Chad Ferrin uses the LA at night atmosphere with long dark streets and tall stars leading to unknown mysteries. Many times, this felt like I was watching a film made ages ago because it relies on more on setting a mood than dazzling with quick cuts and loud noises. This could easily be shown among a collection of old thrillers from the late 80’s and 90’s and it would fit like the glove the killer wears.
There are also quite a lot of gory kills and effective scenes of tension building up to these murders.
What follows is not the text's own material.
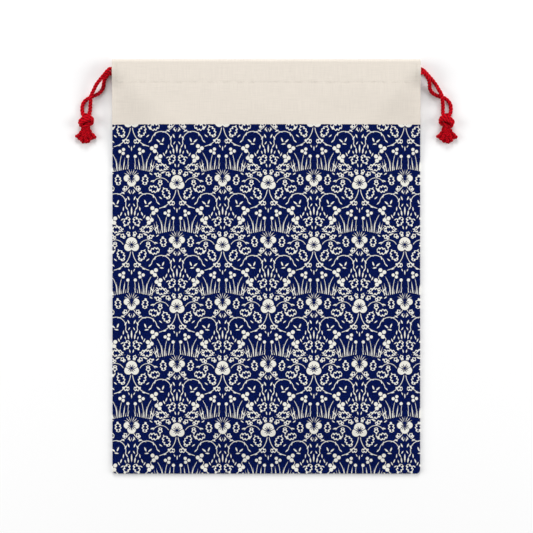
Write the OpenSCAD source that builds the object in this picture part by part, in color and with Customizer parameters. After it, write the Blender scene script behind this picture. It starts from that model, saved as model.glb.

While the psychic aspect reminded me of THE EYES OF LAURA MARS, NIGHT CALLER pays the most homage to 1980’s MANIAC. There’s the demented breathy killer, the scalping, and a filthy tint to the entire film. There’s almost a greasy feel to NIGHT CALLER, as if you’re watching something you shouldn’t. It reminded me of watching adult horror movies as a kid and thinking I’m getting away with something, yet feeling a bit queasy about it after watching. This film succeeded in making me feel uncomfortable. A lot of it had to do with the slightly old cast filled with obscure actors like Steve Railsback, Lew Temple, Kelli Maroney, and especially the batshit lunacy that permeates every second Bai Ling is on screen. She truly is an oddity. A fascinating one I probably could watch folding linens and be totally intrigued.
Towards the end of the film, when things need to be wrapped up, NIGHT CALLER becomes convoluted and then overly simplified. There’s a near death that isn’t very believable in the last act who survives being scalped even though the rest of the victims seem to die quickly from the ordeal. NIGHT CALLER is not a perfect film, but it does capture a certain mood, contains some very gnarly scalpings, and a a nutty cast. If you’re a LA noir/giallo/thriller fan who likes their mystery with some blood and gore, you could do much worse.